Tandis que Bruxelles subissait le 22 mars la barbarie, Toulouse répondait le soir même par des exigences de liberté et de solidarité. Quelque 1 500 militants, réunis en meeting régional, ont rappelé que peur et répression restent à jamais les ennemis du progrès.
Le supplice a assez duré. Le projet de loi Travail, c'est la goutte d'eau. « Mais dans quel monde vit-on ? » Laura Pfeiffer ne mâche pas ses mots. L'inspectrice du travail digère très mal la condamnation prononcée par le tribunal correctionnel d'Annecy, en décembre, pour violation du secret professionnel et recel de documents confidentiels appartenant à la société Tefal.
La collusion entre le patronat, le gouvernement et l'État vise à instaurer un climat de peur selon elle. « On vaut mieux que ça ! », rétorque-t-elle à la tribune du meeting organisé au parc des expositions de la ville rose par la CGT, FSU et Solidaires. Sa réponse tient en deux mots : mobilisation et résistance, jusqu'à la victoire : « On ne peut plus la fermer, on doit l'ouvrir ! »

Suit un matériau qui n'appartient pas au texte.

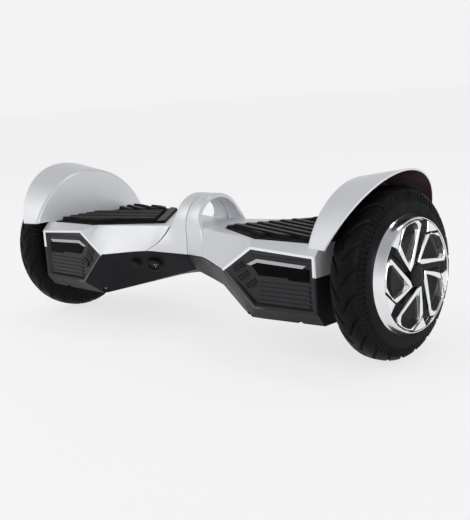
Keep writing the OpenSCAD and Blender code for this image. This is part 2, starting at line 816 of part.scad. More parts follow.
// Ring round the button and the switch behind it
module button_switch() {
    color("#222426") on_panel(button_at) {
        difference() {
            translate([0, 0, -1.45]) cylinder(h = 1.9, r = button_r + 2);
            translate([0, 0, -3]) cylinder(h = 6, r = button_r + slack);
        }
        difference() {
            translate([0, 0, -14]) cylinder(h = 12.6, r = button_r + 1);
            translate([0, 0, -8]) cylinder(h = 10, r = button_r - 2.2);
            translate([0, 0, -2.7]) cylinder(h = 3, r = button_r + slack);
        }
    }
}

// Cable from the battery through the pivot shaft, with a plug at each end
module link_cable() {
    color("#141516") {
        axle_tube(-96, 78, 4);
        axle_tube(-104, -96, 6);
        axle_tube(78, 90, 6);
    }
}

// ---------------------------------------------------------------- assembly

top_cover(-1);  // left_top_cover
bottom_cover(-1);  // left_bottom_cover
handle(-1);  // left_handle
fender(-1);  // left_fender
foot_mat(-1);  // left_foot_mat
foot_sensor_board(-1);  // left_foot_sensor_board
frame(-1);  // left_frame
axle_clamp(-1);  // left_axle_clamp
clamp_screws(-1);  // left_clamp_screws
motor_axle(-1);  // left_motor_axle
stator_core(-1);  // left_stator_core
stator_windings(-1);  // left_stator_windings
magnets(-1);  // left_magnets
rim(-1);  // left_rim
motor_cover(-1);  // left_motor_cover
wheel_bearings(-1);  // left_wheel_bearings
tyre(-1);  // left_tyre
spoke_plate(-1);  // left_spoke_plate
hub_cap(-1);  // left_hub_cap
lamp_frames(-1);  // left_lamp_frames
lamp_lenses(-1);  // left_lamp_lenses
lamp_trims(-1);  // left_lamp_trims
led_boards(-1);  // left_led_boards
cover_screws(-1);  // left_cover_screws
motor_cable(-1);  // left_motor_cable

top_cover(1);  // right_top_cover
bottom_cover(1);  // right_bottom_cover
handle(1);  // right_handle
fender(1);  // right_fender
foot_mat(1);  // right_foot_mat
foot_sensor_board(1);  // right_foot_sensor_board
frame(1);  // right_frame
axle_clamp(1);  // right_axle_clamp
clamp_screws(1);  // right_clamp_screws
motor_axle(1);  // right_motor_axle
stator_core(1);  // right_stator_core
stator_windings(1);  // right_stator_windings
magnets(1);  // right_magnets
rim(1);  // right_rim
motor_cover(1);  // right_motor_cover
wheel_bearings(1);  // right_wheel_bearings
tyre(1);  // right_tyre
spoke_plate(1);  // right_spoke_plate
hub_cap(1);  // right_hub_cap
lamp_frames(1);  // right_lamp_frames
lamp_lenses(1);  // right_lamp_lenses
lamp_trims(1);  // right_lamp_trims
led_boards(1);  // right_led_boards
cover_screws(1);  // right_cover_screws
motor_cable(1);  // right_motor_cable

pivot_shaft();
pivot_bearings();
pivot_circlip();
battery_pack();
battery_bracket();
control_board();
charge_port();
power_button();
button_switch();
link_cable();
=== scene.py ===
import json
import math

import bmesh
import bpy
from mathutils import Matrix, Vector


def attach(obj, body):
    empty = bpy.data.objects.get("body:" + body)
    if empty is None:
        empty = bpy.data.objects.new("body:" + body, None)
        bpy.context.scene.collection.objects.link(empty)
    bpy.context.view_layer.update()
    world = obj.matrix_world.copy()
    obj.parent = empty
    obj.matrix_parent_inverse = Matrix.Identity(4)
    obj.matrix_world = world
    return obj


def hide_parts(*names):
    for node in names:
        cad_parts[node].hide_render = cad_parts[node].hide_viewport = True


# Looks of the self balancing board: skins, mats, mudguards, wheels, lamps and studio

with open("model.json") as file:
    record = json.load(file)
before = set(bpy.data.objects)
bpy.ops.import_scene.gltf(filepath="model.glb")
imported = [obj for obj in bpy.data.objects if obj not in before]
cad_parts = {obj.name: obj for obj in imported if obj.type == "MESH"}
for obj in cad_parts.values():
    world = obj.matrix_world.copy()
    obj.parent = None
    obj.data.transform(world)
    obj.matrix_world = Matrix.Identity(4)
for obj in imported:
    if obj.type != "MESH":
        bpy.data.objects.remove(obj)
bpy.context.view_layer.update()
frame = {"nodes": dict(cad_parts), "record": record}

MM = 0.001
SIDES = (("left", -1), ("right", 1))
AXLE_Z = 105.0
DECK_Z = 150.0
WHEEL_X = 306.0
SEAM_X = 0.6


# ---------------------------------------------------------------- materials

class Shade:
    """A Principled material with shared object coordinates and small helpers for its detail."""

    def __init__(self, name, colour, rough, metallic=0.0, coat=0.0, coat_rough=0.05):
        self.mat = bpy.data.materials.new(name)
        self.mat.use_nodes = True
        self.mat.diffuse_color = (*colour, 1)
        self.nodes, self.links = self.mat.node_tree.nodes, self.mat.node_tree.links
        self.bsdf = next(n for n in self.nodes if n.type == "BSDF_PRINCIPLED")
        self.put("Base Color", (*colour, 1))
        self.put("Roughness", rough)
        self.put("Metallic", metallic)
        self.put("Coat Weight", coat)
        self.put("Coat Roughness", coat_rough)
        self.colour, self.rough = colour, rough
        self.coords = self.nodes.new("ShaderNodeTexCoord").outputs["Object"]
        self.normal = None

    def dim(self, level):
        """Lowers the mirror-like share of a dull dark surface."""
        self.put("Specular IOR Level", level)

    def put(self, socket, value):
        self.bsdf.inputs[socket].default_value = value

    def stretched(self, scale):
        mapping = self.nodes.new("ShaderNodeMapping")
        mapping.inputs["Scale"].default_value = scale
        self.links.new(self.coords, mapping.inputs["Vector"])
        return mapping.outputs["Vector"]

    def noise(self, scale, detail=3.0, vector=None, roughness=0.55):
        node = self.nodes.new("ShaderNodeTexNoise")
        node.inputs["Scale"].default_value = scale
        node.inputs["Detail"].default_value = detail
        node.inputs["Roughness"].default_value = roughness
        self.links.new(vector or self.coords, node.inputs["Vector"])
        return node.outputs["Fac"]

    def cells(self, scale, vector=None):
        node = self.nodes.new("ShaderNodeTexVoronoi")
        node.inputs["Scale"].default_value = scale
        self.links.new(vector or self.coords, node.inputs["Vector"])
        return node.outputs["Distance"]

    def spread(self, value, low, high, start=0.3, stop=0.7):
        node = self.nodes.new("ShaderNodeMapRange")
        node.inputs["From Min"].default_value = start
        node.inputs["From Max"].default_value = stop
        node.inputs["To Min"].default_value = low
        node.inputs["To Max"].default_value = high
        self.links.new(value, node.inputs["Value"])
        return node.outputs["Result"]

    def tint(self, value, low, high):
        """Base colour between two shares of the material's colour, by a value from 0 to 1."""
        ramp = self.nodes.new("ShaderNodeValToRGB")
        for stop, share, place in zip(ramp.color_ramp.elements, (low, high), (0.3, 0.7)):
            stop.color = (*[min(1.0, c * share) for c in self.colour], 1)
            stop.position = place
        self.links.new(value, ramp.inputs["Fac"])
        self.links.new(ramp.outputs["Color"], self.bsdf.inputs["Base Color"])
        return ramp

    def roughen(self, value, swing):
        out = self.spread(value, max(0.02, self.rough - swing), self.rough + swing)
        self.links.new(out, self.bsdf.inputs["Roughness"])

    def bump(self, value, depth, strength=1.0):
        node = self.nodes.new("ShaderNodeBump")
        node.inputs["Strength"].default_value = strength
        node.inputs["Distance"].default_value = depth
        self.links.new(value, node.inputs["Height"])
        if self.normal:
            self.links.new(self.normal, node.inputs["Normal"])
        self.normal = node.outputs["Normal"]
        self.links.new(self.normal, self.bsdf.inputs["Normal"])


def silver_paint():
    s = Shade("silver_paint", (0.70, 0.71, 0.73), 0.40, metallic=0.45, coat=0.12, coat_rough=0.2)
    s.tint(s.noise(5200, 2), 0.94, 1.05)
    s.roughen(s.noise(38, 4), 0.035)
    s.bump(s.noise(1900, 2), 0.00002, 0.35)
    return s.mat


# Lighter copy of the silver paint for the chamfered lips round the lamps: a painted highlight.
def lip_painted_highlight():
    s = Shade("lip_painted_highlight", (0.86, 0.865, 0.875), 0.32, metallic=0.25)
    s.tint(s.noise(5200, 2), 0.95, 1.04)
    s.roughen(s.noise(60, 4), 0.04)
    return s.mat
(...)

RIEN N'ARRÊTE LA MARCHE DE L'HISTOIRE
L'appel est entendu. La salle, aux couleurs de Midi-Pyrénées et Languedoc-Roussillon, le scande en écho. Il est relayé au micro par des salariés, tout secteur et profession confondus, qui refusent la présomption de trouble à l'ordre public qui leur colle d'office à la peau : infirmières de la Polyclinique de Gascogne (32) et de Pont-de-Chaume (82), Atsem (agent spécialisé des écoles maternelles) et agents hospitalier de Toulouse (31), responsables d'unions départementale et locale (09), syndicalistes d'Air France et de Goodyear, militant d'Airbus Espagne…
La fierté le dispute à la colère, avec la conscience que se joue une bataille rangée entre deux choix de société : « Quand on touche à un camarade, on touche à tous les camarades », rappelle Lionel Pastre. La transformation sociale, ses acteurs mais aussi ses structures, est la cible du gouvernement et du Medef. « Or l'Histoire montre que personne n'a pu ni su casser la volonté des salariés qui se sont levés et organisés collectivement pour leur émancipation et le progrès social », ajoute le secrétaire de la région CGT Midi-Pyrénées.
RIEN N'EST ACQUIS, TOUT RESTE À FAIRE
L'action syndicale, consacrée comme liberté fondamentale, est un levier formidable au service des conquêtes sociales et du bien commun. Mais elle devient fragile et inefficace si elle est contrainte, menacée ou rognée par des projets et des réformes réactionnaires tant sur le plan politique que social : « La réforme du code du travail est intervenue il y a 5 ans en Espagne et, malgré les mobilisations, elle nous est tombée dessus. »
Quique Gil arrive de Madrid pour témoigner au nom des 300 militants espagnols persécutés au seul titre de leur engagement syndical. Le salarié d'Airbus, rescapé avec huit autres camarades d'une peine pénale de huit ans et trois mois, rappelle aussi à la salle qui lui fait face que rien n'est encore joué en France : « Vous avez encore une chance, le 31 mars dans la rue, de faire échouer le projet du gouvernement. »
À bons entendeurs, salut !
3 QUESTIONS À PHILIPPE MARTINEZ
Le secrétaire général de la CGT était à Toulouse le 22 mars. Il a rappelé l'actualité de la campagne lancée en août : « Pas de conquêtes sociales sans libertés syndicales ».
NVO. Quelque 1 500 militants étaient réunis au parc des expositions, avec le même enthousiasme et la même détermination. Qu'est-ce que cela vous inspire ?
Philippe Martinez. C'est bien de pouvoir rassembler autant de camarades dans une même salle autour d'un sujet important. Ce meeting est important dans une période où le besoin de revendiquer s'exprime jusque dans les rangs de la jeunesse.
Le contexte, social et sécuritaire, a changé depuis le lancement de la campagne confédérale. En est-il de même pour la ligne défendue par la CGT ?
La ligne reste la même, les enjeux aussi. On ne peut pas être indifférent à la barbarie qui frappe Bruxelles après avoir frappé Paris, mais les solutions ne peuvent pas être celles que portent les gouvernements en Europe. Il faut que la démocratie tourne à plein, que les revendications tournent à plein. L'opinion doit se faire entendre.
La discrimination et la répression ne sont pourtant pas des pratiques nouvelles ?
Effectivement. Mais le contexte actuel est à la généralisation de la mise en cause des libertés individuelles et collectives, tandis que le dialogue social ne cesse d'être vanté. Cette seule contradiction, notamment, montre que notre slogan « Pas de conquêtes sociales sans libertés syndicales » est plus pertinent que jamais.